The broader strategic implication is that information stability has become integral to national security. In an environment where perception can influence political legitimacy, economic confidence, and diplomatic positioning, the integrity of the information ecosystem is no longer a peripheral concern but a core governance priority. Disinformation, whether externally amplified or domestically generated, operates as a low cost, high impact vector capable of destabilising institutional trust and amplifying social fragmentation.
Pakistan’s challenge, therefore, is not merely technological adaptation but epistemic reconstruction. The restoration of trust in information systems requires a recalibration of institutional authority, digital governance frameworks, and public cognitive resilience. Absent such recalibration, the information order will continue to fragment into competing narrative enclaves, each operating according to its own logic of validation, amplification, and belief.
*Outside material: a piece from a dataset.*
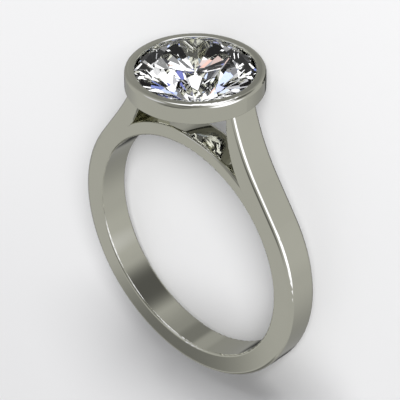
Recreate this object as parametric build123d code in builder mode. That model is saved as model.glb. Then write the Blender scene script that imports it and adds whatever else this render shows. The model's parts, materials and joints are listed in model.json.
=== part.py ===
from build123d import *
import os
from math import asin, atan2, cos, hypot, radians, sin, sqrt, tan

# Bezel set engagement ring, lying on its side as it rests by itself.
# Millimetres. Z is up from the surface that it lies on, X runs across the band, and +Y
# points from the finger hole towards the stone. The origin is under the middle of the whole.

# Band round the finger
finger_diameter = 17.0
band_width = 2.35
band_wall = 1.65
band_outer_round = 0.30
band_inner_round = 0.15

# Bridge that closes the finger hole under the stone
bridge_wall = 1.00
bridge_round = 0.30

# Shoulders that rise from the band to the bezel, and the open window between them
shoulder_foot_angle = 55.5
shoulder_run = 3.15
shoulder_inset = 0.18
shoulder_top_wall = 0.56
window_side_height = 0.74
window_flare = 2.28
window_round = 0.10

# Centre stone: a round brilliant, with angles in degrees and shares as a cutter gives them
stone_diameter = 8.30
stone_girdle = 0.14
table_share = 0.543
crown_angle = 31.5
star_share = 0.41
pavilion_angle = 41.4
lower_half_share = 0.855
culet_diameter = 0.14
culet_clearance = 0.62
main_facets = 8

# Bezel: a plain round collar with a seat for the stone
stone_clearance = 0.03
bezel_wall = 0.53
bezel_rim_round = 0.28
bezel_foot_round = 0.06
lip_cover = 0.15
lip_height = 0.135
lip_round = 0.12
seat_ledge = 0.65
seat_bore_height = 0.305

# Radii of the band
finger_radius = finger_diameter / 2
band_radius = finger_radius + band_wall
bridge_radius = finger_radius + bridge_wall
half_width = band_width / 2

# Stone sizes, from its girdle's upper edge
stone_radius = stone_diameter / 2
table_radius = stone_radius * table_share
crown_slope = tan(radians(crown_angle))
pavilion_slope = tan(radians(pavilion_angle))
table_height = (stone_radius - table_radius) * crown_slope
culet_depth = stone_girdle + (stone_radius - culet_diameter / 2) * pavilion_slope

# Radii of the bezel
bezel_radius = stone_radius + bezel_wall
seat_radius = stone_radius + stone_clearance
lip_radius = stone_radius - lip_cover
seat_bore_radius = stone_radius - seat_ledge

# Heights along the bezel's axis, from the finger hole's centre up through the stone
girdle_top = bridge_radius + culet_clearance + culet_depth
seat_top = girdle_top + stone_clearance / cos(radians(crown_angle))
lip_foot = seat_top + (seat_radius - lip_radius) * crown_slope
bezel_top = lip_foot + lip_height
seat_bottom = girdle_top - stone_girdle - stone_clearance / cos(radians(pavilion_angle))
seat_foot = seat_bottom - (seat_radius - seat_bore_radius) * pavilion_slope
bezel_foot = seat_foot - seat_bore_height

# The ring touches the surface with the band's lower edge, opposite the stone, and with the
# bezel's foot. Both edges are rounded, so the surface is the common tangent of two arcs.
# Places here are (along the bezel's axis, along the finger hole's axis).
band_edge = (band_outer_round - band_radius, half_width - band_outer_round)
foot_edge = (bezel_foot + bezel_foot_round, bezel_radius - bezel_foot_round)
edge_run = foot_edge[0] - band_edge[0]
edge_rise = foot_edge[1] - band_edge[1]
round_share = (band_outer_round - bezel_foot_round) / hypot(edge_run, edge_rise)
lean = atan2(edge_rise, edge_run) - asin(round_share)
hole_height = band_outer_round + band_edge[1] * cos(lean) - band_edge[0] * sin(lean)

# The leaning ring's reach along Y, which sets its middle over the origin
band_reach = band_edge[0] * cos(lean) - band_edge[1] * sin(lean) - band_outer_round
rim_edge = (bezel_top - bezel_rim_round, bezel_radius - bezel_rim_round)
rim_reach = rim_edge[0] * cos(lean) + rim_edge[1] * sin(lean) + bezel_rim_round
table_reach = (girdle_top + table_height) * cos(lean) + table_radius * sin(lean)
hole_offset = -(band_reach + max(rim_reach, table_reach)) / 2

# Ring plane: x across the band, y towards the stone, normal along the finger hole's axis
ring_plane = Plane(
    origin=(0, hole_offset, hole_height),
    x_dir=(1, 0, 0),
    z_dir=(0, -sin(lean), cos(lean)),
)
bezel_axis = Axis(ring_plane.origin, ring_plane.y_dir)

# Stone plane: at the girdle's upper edge, normal towards the table
stone_plane = Plane(
    origin=ring_plane.from_local_coords((0, girdle_top, 0)),
    x_dir=(1, 0, 0),
    z_dir=ring_plane.y_dir,
)

# Outer line of a shoulder: a straight run that leaves the band at a tangent, then a hollow
# arc up to the bezel. The shoulders end inside the bezel's wall, level with the seat's foot.
foot_angle = radians(shoulder_foot_angle)
run_foot = (band_radius * sin(foot_angle), band_radius * cos(foot_angle))
run_head = (
    run_foot[0] - shoulder_run * cos(foot_angle),
    run_foot[1] + shoulder_run * sin(foot_angle),
)
shoulder_top = bezel_radius - shoulder_inset

# Inner line of a shoulder: a straight side under the bezel, then an arc that flares out into
# the hoop. The hoop and the shoulders share the metal from the joint's radius outwards.
window_side = shoulder_top - shoulder_top_wall
window_turn = bezel_foot - window_side_height
hoop_joint = bridge_radius - bridge_round - window_round
flare_end_x = window_side + window_flare
flare_end_y = sqrt((hoop_joint - window_round) ** 2 - flare_end_x**2)

os.makedirs("parts", exist_ok=True)


def is_round(edge, radius):
    """True for a circular edge of this radius"""
    return edge.geom_type == GeomType.CIRCLE and abs(edge.radius - radius) < 1e-4


def along_shoulder(edge):
    """True for an edge in one of the two flat sides that isn't part of the hoop's joint"""
    in_flat_side = abs(ring_plane.to_local_coords(edge @ 0.5).Z) > half_width - 1e-4
    return in_flat_side and not is_round(edge, hoop_joint)


with BuildPart() as shoulders:
    # Band and shoulders in one outline round the hoop, with their outer edges rounded
    with BuildSketch(ring_plane):
        with BuildLine():
            for side in (1, -1):
                run = Line((side * run_foot[0], run_foot[1]), (side * run_head[0], run_head[1]))
                hollow = TangentArc(run @ 1, (side * shoulder_top, bezel_foot), tangent=run % 1)
                rise = PolarLine(hollow @ 1, seat_bore_height, direction=hollow % 1)
            Line(rise @ 1, (-(rise @ 1).X, (rise @ 1).Y))
            ThreePointArc(run_foot, (0, -band_radius), (-run_foot[0], run_foot[1]))
        make_face()
        Circle(hoop_joint, mode=Mode.SUBTRACT)
    extrude(amount=half_width, both=True)
    outline_edges = edges().filter_by(along_shoulder).filter_by(Axis.X, reverse=True)
    fillet(outline_edges, radius=band_outer_round)

    # Window between the shoulders, with its side edges rounded
    with BuildSketch(ring_plane):
        with BuildLine():
            for side in (1, -1):
                wall = Line((side * window_side, seat_foot), (side * window_side, window_turn))
                TangentArc(wall @ 1, (side * flare_end_x, flare_end_y), tangent=wall % 1)
            Line((window_side, seat_foot), (-window_side, seat_foot))
            Line((flare_end_x, flare_end_y), (-flare_end_x, flare_end_y))
        make_face()
    extrude(amount=band_width, both=True, mode=Mode.SUBTRACT)
    window_edges = edges(Select.LAST).filter_by(along_shoulder).filter_by(Axis.X, reverse=True)
    fillet(window_edges, radius=window_round)

with BuildPart() as ring_mount:
    # Hoop round the finger, which is also the bridge under the stone
    with BuildSketch(ring_plane):
        Circle(bridge_radius)
        Circle(finger_radius, mode=Mode.SUBTRACT)
    extrude(amount=half_width, both=True)
    fillet(edges().filter_by(lambda edge: is_round(edge, bridge_radius)), radius=bridge_round)
    fillet(edges().filter_by(lambda edge: is_round(edge, finger_radius)), radius=band_inner_round)
    add(shoulders.part)

    # Bezel's collar, solid at first so that it closes over the shoulders' tops
    with BuildSketch(ring_plane) as collar:
        with BuildLine():
            Polyline(
                (0, bezel_foot),
                (bezel_radius, bezel_foot),
                (bezel_radius, bezel_top),
                (0, bezel_top),
                close=True,
            )
        make_face()
        fillet(collar.vertices().group_by(Axis.X)[-1].sort_by(Axis.Y)[0], radius=bezel_foot_round)
        fillet(collar.vertices().group_by(Axis.X)[-1].sort_by(Axis.Y)[-1], radius=bezel_rim_round)
    revolve(axis=bezel_axis)

    # Space for the stone: the bore below it, its seat, and the lip that laps over its edge
    with BuildSketch(ring_plane):
        with BuildLine():
            Polyline(
                (lip_radius + lip_round, bezel_top),
                (0, bezel_top),
                (0, bezel_foot),
                (seat_bore_radius, bezel_foot),
                (seat_bore_radius, seat_foot),
                (seat_radius, seat_bottom),
                (seat_radius, seat_top),
                (lip_radius, lip_foot),
                (lip_radius, bezel_top - lip_round),
            )
            TangentArc(
                (lip_radius, bezel_top - lip_round),
                (lip_radius + lip_round, bezel_top),
                tangent=(0, 1),
            )
        make_face()
    revolve(axis=bezel_axis, mode=Mode.SUBTRACT)

ring_mount.part.label = "ring_mount"
export_step(ring_mount.part, "parts/ring_mount.step")

# Turns and tips of the stone's facets. The tips lie on the ridges between the main facets.
main_turn = 360 / main_facets
half_turn = main_turn / 2
ridge_share = cos(radians(half_turn))
table_flat = table_radius * ridge_share
star_tip = table_flat + (stone_radius - table_flat) * star_share
star_height = (stone_radius - star_tip * ridge_share) * crown_slope
half_tip = stone_radius * (1 - lower_half_share)
half_depth = stone_girdle + (stone_radius - half_tip * ridge_share) * pavilion_slope


def on_stone(radius, turn, height):
    """Point of the stone at a radius, a turn in degrees and a height over the girdle's edge"""
    angle = radians(turn)
    return stone_plane.from_local_coords((radius * cos(angle), radius * sin(angle), height))


def facet(first, second, third):
    """Plane of a facet through three points, facing out of the stone"""
    normal = (second - first).cross(third - first)
    if normal.dot(first - stone_plane.origin) < 0:
        normal = -normal
    return Plane(origin=first, z_dir=normal)


with BuildPart() as centre_stone:
    # Round blank from the culet to the table
    with BuildSketch(stone_plane.offset(-culet_depth)):
        Circle(stone_radius)
    extrude(amount=culet_depth + table_height)

    for index in range(main_facets):
        middle = index * main_turn
        sides = (middle - half_turn, middle + half_turn)
        star_tips = [on_stone(star_tip, side, star_height) for side in sides]
        half_tips = [on_stone(half_tip, side, -half_depth) for side in sides]
        crown_foot = on_stone(stone_radius, middle, 0)
        pavilion_head = on_stone(stone_radius, middle, -stone_girdle)

        # Main facets of the crown and the pavilion
        split(bisect_by=facet(*star_tips, crown_foot), keep=Keep.BOTTOM)
        split(bisect_by=facet(*half_tips, pavilion_head), keep=Keep.BOTTOM)

        # Star facet between this main facet and the next, beside the table
        corner = on_stone(table_radius, middle, table_height)
        next_corner = on_stone(table_radius, middle + main_turn, table_height)
        split(bisect_by=facet(corner, next_corner, star_tips[1]), keep=Keep.BOTTOM)

        # Half facets along the girdle, one on each side of the main facets
        for side, star, half in zip(sides, star_tips, half_tips):
            crown_side = on_stone(stone_radius, side, 0)
            pavilion_side = on_stone(stone_radius, side, -stone_girdle)
            split(bisect_by=facet(star, crown_side, crown_foot), keep=Keep.BOTTOM)
            split(bisect_by=facet(half, pavilion_side, pavilion_head), keep=Keep.BOTTOM)

centre_stone.part.label = "centre_stone"
export_step(centre_stone.part, "parts/centre_stone.step")
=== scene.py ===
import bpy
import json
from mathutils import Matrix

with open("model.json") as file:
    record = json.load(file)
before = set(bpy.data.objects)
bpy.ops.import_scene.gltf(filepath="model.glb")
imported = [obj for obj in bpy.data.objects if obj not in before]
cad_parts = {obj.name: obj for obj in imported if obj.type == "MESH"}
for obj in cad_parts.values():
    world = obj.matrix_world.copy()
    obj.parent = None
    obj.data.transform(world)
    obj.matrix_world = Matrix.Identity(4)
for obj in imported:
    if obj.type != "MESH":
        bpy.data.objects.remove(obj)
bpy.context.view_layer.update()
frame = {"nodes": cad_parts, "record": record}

import json
import math

import bpy
from mathutils import Matrix, Vector

MM = 0.001
RING = frame["nodes"]["ring_mount"]
STONE = frame["nodes"]["centre_stone"]
bpy.ops.object.select_all(action="DESELECT")

# The ring leans a little as it lies. ACROSS runs from one shoulder to the other, FACE is the
# way the band's upper flat side looks, UP runs from the finger hole to the stone, and HOLE is
# the finger hole's centre.
finger_hole = frame["record"]["mounts"][0]
HOLE = Vector(finger_hole["pos_m"])
ACROSS = Vector((1, 0, 0))
FACE = Vector(finger_hole["axis"]).normalized()
UP = FACE.cross(ACROSS).normalized()

# A noise lies mostly between these two values.
NOISE_LOW = 0.3
NOISE_HIGH = 0.7


# Node helpers
def new_material(name):
    material = bpy.data.materials.new(name)
    material.use_nodes = True
    material.node_tree.nodes.clear()
    return material


class Desk:
    """A node tree, with short calls that add a node and link it"""

    def __init__(self, tree):
        self.tree = tree

    def add(self, kind, **settings):
        node = self.tree.nodes.new(kind)
        for key, value in settings.items():
            setattr(node, key, value)
        return node

    def feed(self, socket, value):
        """Links the socket to another one, or sets it to a plain value"""
        if isinstance(value, bpy.types.NodeSocket):
            self.tree.links.new(value, socket)
        else:
            socket.default_value = value

    def place(self):
        """Where a point is on its piece"""
        return self.add("ShaderNodeTexCoord").outputs["Object"]

    def math(self, operation, first, second=0.0, third=None):
        node = self.add("ShaderNodeMath", operation=operation)
        self.feed(node.inputs[0], first)
        self.feed(node.inputs[1], second)
        if third is not None:
            self.feed(node.inputs[2], third)
        return node.outputs[0]

    def subtract(self, first, second):
        node = self.add("ShaderNodeVectorMath", operation="SUBTRACT")
        self.feed(node.inputs[0], first)
        self.feed(node.inputs[1], second)
        return node.outputs["Vector"]

    def dot(self, first, second):
        node = self.add("ShaderNodeVectorMath", operation="DOT_PRODUCT")
        self.feed(node.inputs[0], first)
        self.feed(node.inputs[1], second)
        return node.outputs["Value"]

    def smooth(self, value, low, high, out_low=0.0, out_high=1.0):
        node = self.add("ShaderNodeMapRange", interpolation_type="SMOOTHSTEP")
        self.feed(node.inputs["Value"], value)
        self.feed(node.inputs["From Min"], low)
        self.feed(node.inputs["From Max"], high)
        self.feed(node.inputs["To Min"], out_low)
        self.feed(node.inputs["To Max"], out_high)
        return node.outputs["Result"]

    def blend(self, share, first, second):
        node = self.add("ShaderNodeMix", data_type="RGBA")
        self.feed(node.inputs[0], share)
        self.feed(node.inputs[6], first)
        self.feed(node.inputs[7], second)
        return node.outputs[2]

    def noise(self, place, scale, detail):
        node = self.add("ShaderNodeTexNoise")
        self.feed(node.inputs["Scale"], scale)
        self.feed(node.inputs["Detail"], detail)
        self.feed(node.inputs["Vector"], place)
        return node.outputs["Fac"]

    def background(self, tone):
        node = self.add("ShaderNodeBackground")
        self.feed(node.inputs["Color"], tone)
        return node.outputs[0]

    def mix(self, share, first, second):
        node = self.add("ShaderNodeMixShader")
        self.feed(node.inputs[0], share)
        self.feed(node.inputs[1], first)
        self.feed(node.inputs[2], second)
        return node.outputs[0]

    def output(self, kind, shader):
        self.feed(self.add(kind).inputs["Surface"], shader)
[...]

In strategic terms, the contest over information is ultimately a contest over legitimacy. The state, media institutions, and digital actors are now engaged in a continuous negotiation over who defines reality, how it is verified, and through which mechanisms it is disseminated. The outcome of this contest will shape not only the future of media in Pakistan but the broader stability of its political and social order.
The imperative for policymakers is therefore clear. Information integrity must be treated as a strategic asset, requiring sustained investment, institutional innovation, and regulatory foresight. Without such an approach, the digital disinformation ecosystem will continue to erode epistemic trust, fragment public discourse, and weaken the informational foundations upon which governance itself depends.
This is not a transient media phase but a structural transformation of the communicative environment. Its implications extend far beyond journalism into the domains of security, diplomacy, economy, and state legitimacy. The challenge is not merely to manage information flows but to reconstruct the conditions under which truth can retain institutional and social authority in an increasingly fragmented digital age.